- _Given exercise_
Only the lines from the line that has "Model this object" through the line that has "CORE_WALL = 2.0" should be reproduced, exactly and with both ends kept.

- _Material_
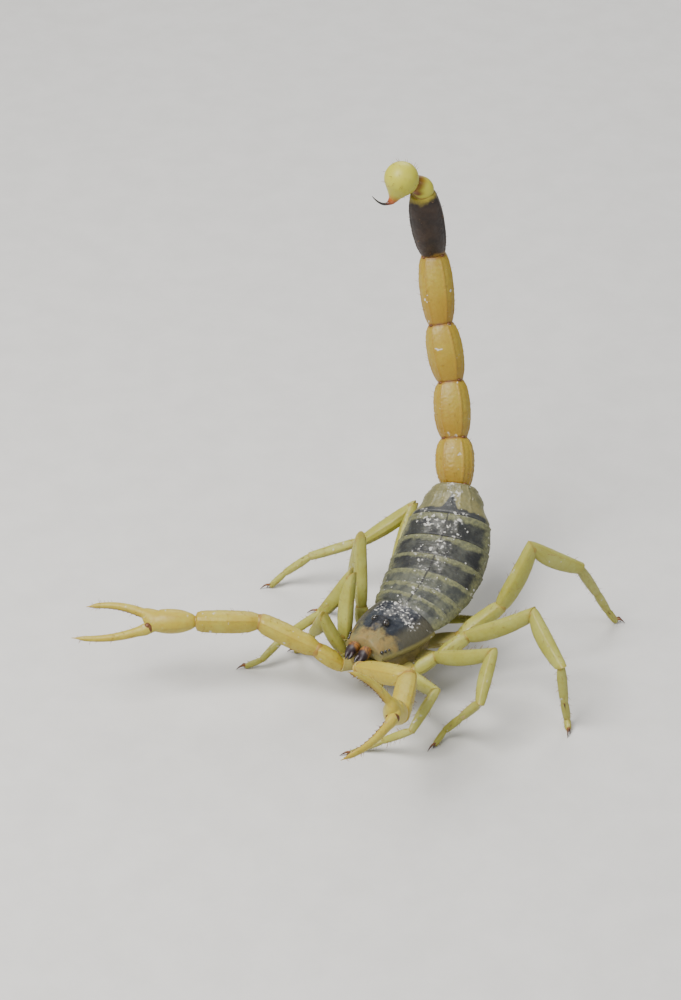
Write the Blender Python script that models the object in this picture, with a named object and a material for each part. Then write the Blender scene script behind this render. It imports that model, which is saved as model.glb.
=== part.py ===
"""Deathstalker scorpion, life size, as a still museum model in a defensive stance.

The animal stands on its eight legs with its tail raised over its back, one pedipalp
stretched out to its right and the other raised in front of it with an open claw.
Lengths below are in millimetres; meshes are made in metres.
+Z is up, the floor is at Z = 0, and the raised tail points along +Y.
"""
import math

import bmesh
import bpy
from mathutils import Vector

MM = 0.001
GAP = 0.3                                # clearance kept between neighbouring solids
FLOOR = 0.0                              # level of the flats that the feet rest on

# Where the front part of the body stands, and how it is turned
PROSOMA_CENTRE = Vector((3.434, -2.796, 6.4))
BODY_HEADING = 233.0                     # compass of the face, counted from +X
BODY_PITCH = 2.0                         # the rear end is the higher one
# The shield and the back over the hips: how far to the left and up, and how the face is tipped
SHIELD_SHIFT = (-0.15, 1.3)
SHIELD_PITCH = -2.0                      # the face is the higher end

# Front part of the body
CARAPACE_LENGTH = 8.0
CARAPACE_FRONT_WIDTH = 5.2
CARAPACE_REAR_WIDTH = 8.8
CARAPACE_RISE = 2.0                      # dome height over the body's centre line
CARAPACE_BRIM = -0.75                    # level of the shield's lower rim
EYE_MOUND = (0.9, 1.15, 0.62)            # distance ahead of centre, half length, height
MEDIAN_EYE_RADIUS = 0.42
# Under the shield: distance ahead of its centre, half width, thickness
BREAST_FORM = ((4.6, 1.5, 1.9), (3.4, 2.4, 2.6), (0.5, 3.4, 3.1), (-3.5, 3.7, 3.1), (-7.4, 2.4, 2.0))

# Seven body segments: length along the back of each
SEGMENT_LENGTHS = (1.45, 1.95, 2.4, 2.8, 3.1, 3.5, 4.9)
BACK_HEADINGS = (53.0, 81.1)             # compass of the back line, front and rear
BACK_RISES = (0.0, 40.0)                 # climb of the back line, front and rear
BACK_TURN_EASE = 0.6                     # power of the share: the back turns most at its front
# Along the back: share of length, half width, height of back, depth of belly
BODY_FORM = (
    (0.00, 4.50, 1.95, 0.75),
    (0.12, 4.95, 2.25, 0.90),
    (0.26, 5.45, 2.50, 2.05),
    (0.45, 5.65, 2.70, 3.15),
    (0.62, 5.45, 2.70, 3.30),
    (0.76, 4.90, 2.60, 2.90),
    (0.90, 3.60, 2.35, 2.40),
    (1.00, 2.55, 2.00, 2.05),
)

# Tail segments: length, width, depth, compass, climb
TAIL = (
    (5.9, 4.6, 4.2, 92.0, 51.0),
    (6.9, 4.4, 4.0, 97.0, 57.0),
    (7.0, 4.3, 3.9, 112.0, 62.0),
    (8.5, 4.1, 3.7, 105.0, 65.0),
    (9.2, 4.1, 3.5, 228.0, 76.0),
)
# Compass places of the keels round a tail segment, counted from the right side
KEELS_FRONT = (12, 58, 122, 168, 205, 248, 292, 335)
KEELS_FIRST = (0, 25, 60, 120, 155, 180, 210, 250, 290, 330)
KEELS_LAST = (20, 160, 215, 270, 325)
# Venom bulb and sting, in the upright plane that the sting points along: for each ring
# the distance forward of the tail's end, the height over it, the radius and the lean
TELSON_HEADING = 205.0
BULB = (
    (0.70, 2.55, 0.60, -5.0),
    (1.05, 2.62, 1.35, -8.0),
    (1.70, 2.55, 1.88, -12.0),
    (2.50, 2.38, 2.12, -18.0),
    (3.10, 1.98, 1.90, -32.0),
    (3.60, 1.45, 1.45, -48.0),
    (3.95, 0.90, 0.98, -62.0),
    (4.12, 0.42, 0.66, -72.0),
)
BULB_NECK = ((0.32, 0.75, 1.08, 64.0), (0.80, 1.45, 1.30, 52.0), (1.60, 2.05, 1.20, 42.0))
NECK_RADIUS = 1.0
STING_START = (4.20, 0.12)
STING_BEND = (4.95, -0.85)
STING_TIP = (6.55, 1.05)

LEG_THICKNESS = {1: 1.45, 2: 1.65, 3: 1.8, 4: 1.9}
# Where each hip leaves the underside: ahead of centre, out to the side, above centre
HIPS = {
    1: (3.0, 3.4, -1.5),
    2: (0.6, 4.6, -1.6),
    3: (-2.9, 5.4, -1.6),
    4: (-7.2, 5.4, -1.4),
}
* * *
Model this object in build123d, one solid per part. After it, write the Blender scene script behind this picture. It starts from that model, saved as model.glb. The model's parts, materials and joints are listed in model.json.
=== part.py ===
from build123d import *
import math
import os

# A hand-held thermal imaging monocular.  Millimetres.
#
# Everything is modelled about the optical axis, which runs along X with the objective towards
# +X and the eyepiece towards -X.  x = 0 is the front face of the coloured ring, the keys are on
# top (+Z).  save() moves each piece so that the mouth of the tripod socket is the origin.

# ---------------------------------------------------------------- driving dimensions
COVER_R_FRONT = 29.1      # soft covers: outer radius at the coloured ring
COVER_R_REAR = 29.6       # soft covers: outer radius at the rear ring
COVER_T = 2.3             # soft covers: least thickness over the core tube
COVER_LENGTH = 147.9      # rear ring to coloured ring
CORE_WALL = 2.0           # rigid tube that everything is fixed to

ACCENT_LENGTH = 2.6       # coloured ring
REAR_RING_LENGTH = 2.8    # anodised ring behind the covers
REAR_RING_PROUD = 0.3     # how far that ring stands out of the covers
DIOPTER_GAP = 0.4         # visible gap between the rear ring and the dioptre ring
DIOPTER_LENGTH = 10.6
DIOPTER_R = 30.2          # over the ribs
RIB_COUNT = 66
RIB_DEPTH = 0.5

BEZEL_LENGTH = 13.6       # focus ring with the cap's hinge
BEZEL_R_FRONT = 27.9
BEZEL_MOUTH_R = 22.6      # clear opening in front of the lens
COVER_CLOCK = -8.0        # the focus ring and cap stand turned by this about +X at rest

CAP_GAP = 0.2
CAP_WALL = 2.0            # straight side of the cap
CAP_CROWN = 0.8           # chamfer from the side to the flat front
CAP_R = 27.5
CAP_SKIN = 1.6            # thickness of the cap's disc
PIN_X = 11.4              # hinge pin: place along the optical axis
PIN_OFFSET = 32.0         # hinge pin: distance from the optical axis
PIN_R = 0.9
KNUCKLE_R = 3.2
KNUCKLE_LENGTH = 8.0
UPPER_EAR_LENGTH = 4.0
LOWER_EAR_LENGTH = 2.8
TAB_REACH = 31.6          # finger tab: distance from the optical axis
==
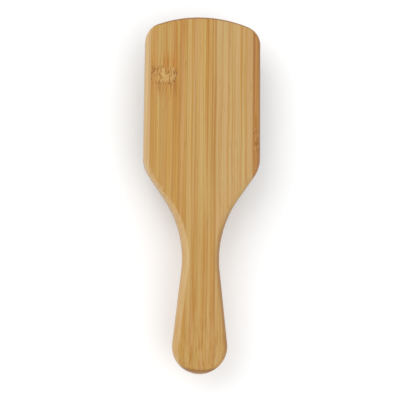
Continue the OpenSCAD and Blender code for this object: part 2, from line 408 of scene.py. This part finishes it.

- _Written reply_
Model this object in build123d, one solid per part. After it, write the Blender scene script behind this picture. It starts from that model, saved as model.glb. The model's parts, materials and joints are listed in model.json.
=== part.py ===
from build123d import *
import math
import os

# A hand-held thermal imaging monocular.  Millimetres.
#
# Everything is modelled about the optical axis, which runs along X with the objective towards
# +X and the eyepiece towards -X.  x = 0 is the front face of the coloured ring, the keys are on
# top (+Z).  save() moves each piece so that the mouth of the tripod socket is the origin.

# ---------------------------------------------------------------- driving dimensions
COVER_R_FRONT = 29.1      # soft covers: outer radius at the coloured ring
COVER_R_REAR = 29.6       # soft covers: outer radius at the rear ring
COVER_T = 2.3             # soft covers: least thickness over the core tube
COVER_LENGTH = 147.9      # rear ring to coloured ring
CORE_WALL = 2.0           # rigid tube that everything is fixed to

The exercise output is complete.